I just finished my third day of training. This post close the content of the course. Something has been skipped, I also have two related books in PDF, they contain the slides, texts of the LABs and everything else that could be useful. Indeed after this course we could try the related certification, but I am not quite sure to do that, because I should pay it by myself. So, let’s start.
You can use Route 53 for having green/blue environments.
Cloud Formation: its template has a format not easy to master, anyway you can have building blocks deployed and used instead of redeploy every block once per stack. Elements/resources in the template could be describe regardless of their order: it is AWS that figures out how to initialize them and in which order. Anyway it is still possible to put constraints in the startup by adding “depends on” properties. This is especially useful for services that require, for example, internet during the boot.
If you have even more specific need, like an application should be up and running before another resource could be started, I can have the main resource to set a flag when it is up, and set a property “wait for” for the depending resource.
Moreover I can have a “Creation Policy” property in the template for defining rules like “wait for 3 web server to be up and working“.
I can parametrise the startup of a stack with “Parameter” elements: I can parametrise AMIs or type of EC2. Doing so will require me to input those information when I will run the template in Cloud Formation (text area, checkbox…).
Other that user inputs (Parameters), I can specify in the template some “Mappings“. A mapping can then be invoked with the required parameters in order to get the specified value (like a multi-key map in a normal programming language). You can define also “Condition“s (booleans computed with logical operator applied to other Parameters) and “Output” or “Export“ed values, that are values of a deployed stack that a stack created by Cloud Formation can use/reference when it reference the associated external stack. Let’s say that we run a lambda with a template, we can “Output” its URL and reference it in a stack when we create it with Cloud Formation.
Amazon Beanstalk is a service that let developers deploy applications without knowing how the AWS architecture works. This means that you must have an architecture working on AWS, and a developer just deploy the package of the application in it. Beanstalk let the user also switch the DNS (Route 53) to one environment if you want to deploy + verify that is working + switching the live environment to the new stack.
Amazon OpsWork is an utility service for deploying/defining layers. It gives you back also the Cloud Formation template. OpsWork has several built in template, but you can of course define custom ones.
Last but not least, Run Command gives you the possibility to run shell commands to a set of tagged EC2 instances. You can, in such way, update the OS of multiple EC2 instances all togheter. To fix or update a machine you can use tools like Chef, Puppets, Ansible…
WEB SCALE STORAGE suggestions:
- make sure that you use S3 for static files (S3 can store files of dimension up to 5 Gb)

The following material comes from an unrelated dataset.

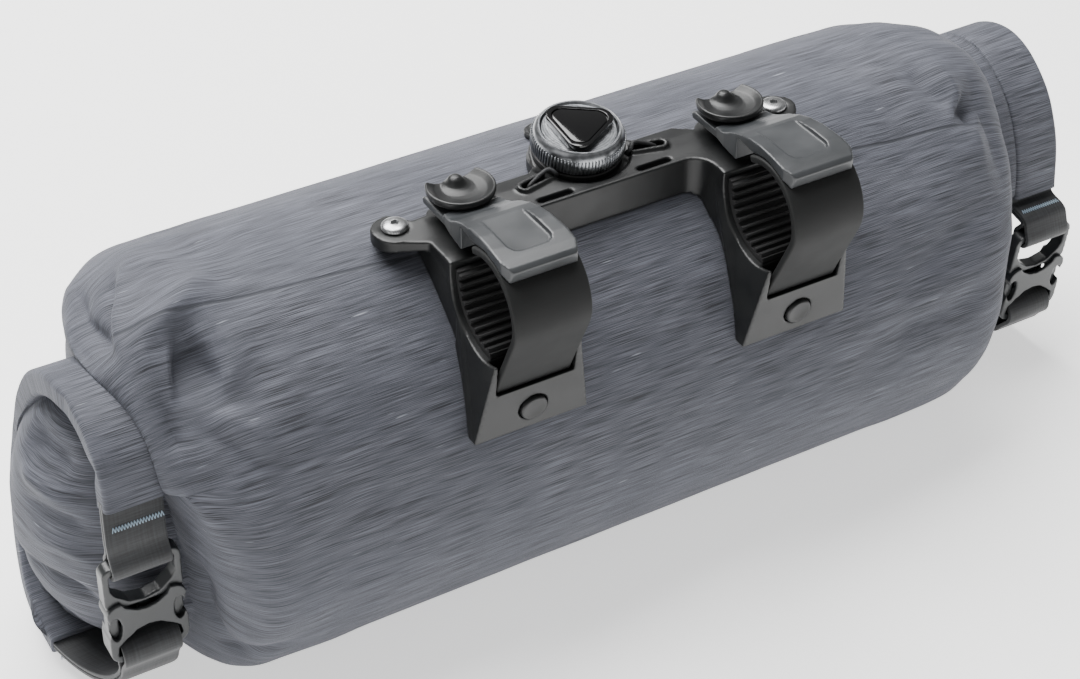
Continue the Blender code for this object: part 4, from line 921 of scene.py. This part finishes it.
def repeated(name, places, size, material):
    """One small bar at each place, given as (point, direction of its length, outward direction)."""
    guide_mesh = bpy.data.meshes.new(name + "_places")
    guide_mesh.from_pydata(to_frame([tuple(place[0]) for place in places]).tolist(), [], [])
    turns = []
    for _, along, out in places:
        turn = axis_frame((0, 0, 0), along, Vector(out).cross(Vector(along)))
        turns += list(turn.to_euler())
    attribute = guide_mesh.attributes.new("turn", "FLOAT_VECTOR", "POINT")
    attribute.data.foreach_set("vector", turns)
    guide = bpy.data.objects.new(name, guide_mesh)
    bpy.context.scene.collection.objects.link(guide)
    bar = thread_bar(name + "_bar")

    tree = bpy.data.node_groups.new(name + "_layout", "GeometryNodeTree")
    face = tree.interface
    face.new_socket("Geometry", in_out="OUTPUT", socket_type="NodeSocketGeometry")
    face.new_socket("Places", in_out="INPUT", socket_type="NodeSocketGeometry")
    part = face.new_socket("Bar", in_out="INPUT", socket_type="NodeSocketObject")
    extent = face.new_socket("Size", in_out="INPUT", socket_type="NodeSocketVector")
    finish = face.new_socket("Finish", in_out="INPUT", socket_type="NodeSocketMaterial")
    given = add_node(tree, "NodeGroupInput")
    turned_by = add_node(
        tree, "GeometryNodeInputNamedAttribute", {"Name": "turn"}, data_type="FLOAT_VECTOR")
    shape = add_node(tree, "GeometryNodeObjectInfo", {"Object": given.outputs["Bar"]})
    placed = add_node(tree, "GeometryNodeInstanceOnPoints", {
        "Points": given.outputs["Places"], "Instance": shape.outputs["Geometry"],
        "Rotation": turned_by.outputs[0], "Scale": given.outputs["Size"]})
    real = add_node(tree, "GeometryNodeRealizeInstances", {0: placed.outputs[0]})
    painted = add_node(tree, "GeometryNodeSetMaterial", {
        "Geometry": real.outputs[0], "Material": given.outputs["Finish"]})
    add_node(tree, "NodeGroupOutput", {0: painted.outputs[0]})
    step = guide.modifiers.new("layout", "NODES")
    step.node_group = tree
    step[part.identifier] = bar
    step[extent.identifier] = [length * MM for length in size]
    step[finish.identifier] = material
    bpy.context.view_layer.update()
    graph = bpy.context.evaluated_depsgraph_get()
    mesh = bpy.data.meshes.new_from_object(guide.evaluated_get(graph))
    guide.modifiers.clear()
    guide.data = mesh
    mesh.materials.clear()
    mesh.materials.append(material)
    mesh.shade_smooth()
    bpy.data.objects.remove(bar, do_unlink=True)
    return guide


# Webbing and buckles
def buckle_frame(end):
    """Frame at a buckle's middle, leaning as it hangs: X along the tube, Y up, Z outward."""
    depth_share, height_share = end.buckle_top
    top = Vector((RING_HALF_DEPTH * depth_share, RING_HALF_HEIGHT * height_share))
    lean = math.radians(end.lean_deg)
    up = Vector((-math.sin(lean), math.cos(lean)))
    centre = top - up * BUCKLE_LENGTH / 2
    x = float(end.ring_x(0.0)) + end.side * end.skew * 0.1
    return axis_frame((x, centre.x, centre.y), (1, 0, 0), (0, up.x, up.y))


def ribbon(name, path, across_x, width, thickness, material, corner=0.45):
    """Flat strip swept along a path of (y, z) points; across_x is its middle's x at each point."""
    path = np.array(path, float)
    along = unit(np.gradient(path, axis=0))
    out = turn_left(along)
    section = rounded_box(width / 2, -thickness / 2, thickness / 2, corner, 3)
    grid = np.zeros((len(path), len(section), 3))
    for here, (across, away) in enumerate(section):
        grid[:, here, 0] = np.asarray(across_x) + across
        grid[:, here, 1:] = path + out * away
    lengths = np.concatenate(((0.0,), np.cumsum(np.linalg.norm(np.diff(path, axis=0), axis=1))))
    girth = np.array([x for x, _ in section] + [section[0][0]])
    cloth = np.zeros((len(path), len(section) + 1, 2))
    cloth[..., 0] = girth
    cloth[..., 1] = lengths[:, None]
    return skin(name, grid, cloth, material, 50)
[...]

- make sure you are using S3 buckets close (region) to your clients
- Amazon decide which physical storage to use based on the prefix of your object key. This means that it is not a good idea to have a group of object starting with the same prefix: they will end up being stored on the same ph. storage, reducing the parallelisation and increasing latency. Better to use hash as beginning of the key
- Use cache wherever possible (CloudFront). The best stack is Route 53 pointing to CloudFront pointing to ELB
- DynamoDB does NOT support transactions but it has a feature that executes updates only with specific conditions (like “update price IF it still has this value”), and it fails otherwise. You can then retry in case of failure.
- You can setup multiple indexes on your DynamoDB schema, and even if joins are not available, you can still select data based on the value of the index, instead of running a scan.
- Amazon RDS has different flavours of DB. Usually MySQL has a frontend and a backend: Amazon implementation of MySQL doesn’t use InnoDB as backend, instead they have their own solution called Aurora.
AWS Well-Architected Framework defines the 5 (initially 4: the fifth was introduced recently) pillars for a good architecture: Security, Reliability, Performance, Cost Optimization and the recent one, Operational Excellence. It is a good idea to consider them when you are designing your architecture, they help you not to forget important details
SECURITY: comes with isolation, encryption, security groups, ACL… Security must be made at all levels (APT tables, routing tables…). Also traceability and the responsibility model are important. Amazon provides certificates (through Amazon Certificate Management) for free if you use them with ELB or Cloud Front.
Amazon Sealed is a service that Amazon offers you to protect your own hardware on premise from DDoS attacks.
Web Application Filtering (WAF) can detect SQL Injections and prevent unwanted access.
Amazon Inspector analise your stack/account and gives you a report for vulnerabilities. You can find that most of them are related to an old version of the OS and use Run Command to do folkloristic things like updating the OS.
You can set the static files in your bucket to be private (not accessible from external users). But you can then decide to generate Signed Urls to access them: a Signed Url grants access to an object on S3 for a limited amount of time. You need anyway an API call to Amazon to generate a single signed url, that is basically an access (in read/write) to a specific S3 bucket + key.
Another way to access S3 private buckets (but available only for CloudFront) is Origin Identity (OID).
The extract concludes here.